Eckhaus Kaiserstraße 23 aus dem 15. Jahrhundert, um 1940. Foto: Nieders. Landesamt f. Denkmalpflege

In der städtischen Sozialtopografie rangierte der Nickelnkulk seit Jahrhunderten am unteren Rand. Die Gerberei gehörte aufgrund der Geruchsbelästigung zu den möglichst in Randlage angesiedelten Gewerben. Im Zuge der Industrialisierung und des Bevölkerungswachstums nach 1850 kam es in den weniger begünstigten Quartieren der alten Innenstadt zu einer starken Überbelegung der Fachwerkhäuser – mit katastrophalen Wohnbedingungen. In solchen Vierteln gedieh schließlich auch die Kriminalität. Daher kreierten die alten Braunschweiger folgenden Spottvers:

Mauernstraße, Klint und Werder,
davor hüte sich ein jeder.
Nickelnkulk ist auch nicht besser,
denn da wohnen Messerstecher.
Lange Straße auch nicht minder,
denn da wohnen viele Kinder!

Und Ricarda Huch schrieb 1927:

„Braunschweig – Um Kinder herum ist Paradies und Märchen, und darum war mir Braunschweig, wo ich geboren und aufgewachsen bin, eine Märchenstadt. […] Häuser und Namen um mich her flossen zu ahnungsvollen Schauplätzen zusammen. Der Nickelnkulk, der so wüst und verloren aussah, daß man sich nicht leicht hineinwagte, klang wie dunkler Teich, in dem gefährliches Wasservolk haust […]“.

Kaum Neu- oder Umbauten

Nickelnkulk, Mittelabschnitt mit überwiegend schlichter Fachwerkbebauung, um 1940. Foto: Nieders. Landesamt f. Denkmalpflege

Am Nickelnkulk und in seiner Umgebung dokumentierten kleinteilige Parzellen- und Hausgrößen im Großen und Ganzen den bereits genannten niedrigeren Status dieser Straße. Und der Anteil der Bauten aus dem 15. und 16. Jahrhundert war ungewöhnlich hoch – man hatte später nicht die Mittel zu tiefgreifenden Um- und Neubauten. Doch stoßen wir auch auf Ausnahmen. So präsentierte sich das dreigeschossige Haus Nickelnkulk 12 als Bau der Spätrenaissance. Der um 1630/40 entstandene Fachwerkbau zeigte reiche Schnitzereien mit Rankenmotiven – vergleichbar dem ehemaligen Rüninger Zollhaus am Altstadtmarkt.

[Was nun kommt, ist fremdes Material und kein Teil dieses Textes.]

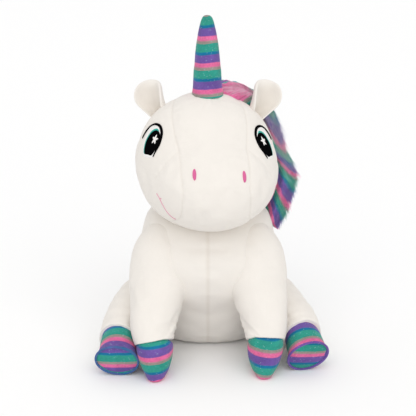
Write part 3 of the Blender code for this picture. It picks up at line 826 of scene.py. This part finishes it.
FRONT_LEG = {
    "left": (
        (39, -30, 136, 14, 15), (44, -38, 125, 22, 26), (48, -46, 111, 29, 33), (49.3, -54, 96, 31.2, 34),
        (51, -65, 80, 30.5, 31), (55, -79, 64, 26, 27), (58, -92, 46, 22.6, 23),
        (58.4, -100, 33, 19.3, 19.8),
    ),
    "right": (
        (39, -30, 136, 14, 15), (44, -38, 125, 22, 26), (48, -46, 111, 29, 33), (49.3, -55, 96, 31.2, 34),
        (51, -67, 80, 30.5, 31), (53.5, -82, 64, 26, 27.5), (56, -97, 46, 23, 23.5),
        (54.3, -105, 32, 19.6, 20.2),
    ),
}
FRONT_HOOF = {
    "left": (
        (58.4, -98, 37, 17.6, 17.8), (58.5, -102, 30, 18.2, 18.8), (57.8, -104, 21, 17.4, 20.4),
        (57.2, -106, 11, 14.8, 20.6), (57, -107, 4.0, 11.0, 18.6), (57, -107, 0.4, 8.0, 16.0),
    ),
    "right": (
        (54.3, -103, 37, 17.8, 18.2), (54, -107, 29, 18.6, 19.2), (53.4, -110, 20, 17.6, 20.6),
        (53, -112, 11, 14.8, 20.8), (53, -113, 4.0, 11.0, 18.6), (53, -113, 0.4, 8.0, 16.0),
    ),
}
REAR_LEG = {
    "left": ((58, 10, 42, 32, 34, 0), (68, -14, 37, 32, 34, 0), (80, -36, 34, 29, 30, 0),
             (92, -60, 31, 24.5, 24.5, 10), (98.5, -80, 27, 20.5, 20.8, 20)),
    "right": ((58, 8, 42, 32, 34, 0), (68, -16, 37, 32, 33, 0), (79, -40, 33, 29, 30, 0),
              (88, -66, 29, 24, 24, 4), (92.5, -87, 25.5, 20.5, 20.5, 8)),
}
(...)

Der Südabschnitt des Straßenzuges war von spätmittelalterlichen Häusern, die an ihren Treppenfriesverzierungen der Schwellbalken zu erkennen waren, geprägt. Auf das verputzte Eckhaus Kaiserstraße 23 folgten das Doppelhaus Nickelnkulk 1 und 2 und schräg gegenüber die Häusergruppe Nr. 38 bis 40. Letztere bildeten den wirkungsvollen konvexen Schwung der Straße. An Nr. 39 war ein heute nur noch selten anzutreffender Trapezfries angebracht. Häuser aus dem 16. und frühen 17. Jahrhundert waren an den in unterschiedlichen Formen auftretenden Wellen- oder Facettbändern zu erkennen. Der größere Teil der Bebauung war jedoch eher schlicht. Die meisten Häuser trugen ein für das alte Braunschweig typisches Zwerchhaus. Damit wirkten die durchweg traufständigen Straßenzeilen – die Häuser waren mit ihrer Dachseite zur Straße ausgerichtet – bisweilen wie ein Ensemble von Giebelhäusern.

Nach dem Totalverlust der Bebauung im Zweiten Weltkrieg wurde auch der Straßenverlauf im Laufe der Nachkriegsjahrzehnte unkenntlich. Heute ist das Gelände von den Gebäuden der Lebenshilfe und Werkstätten der Johannes-Selenka-Schule überbaut.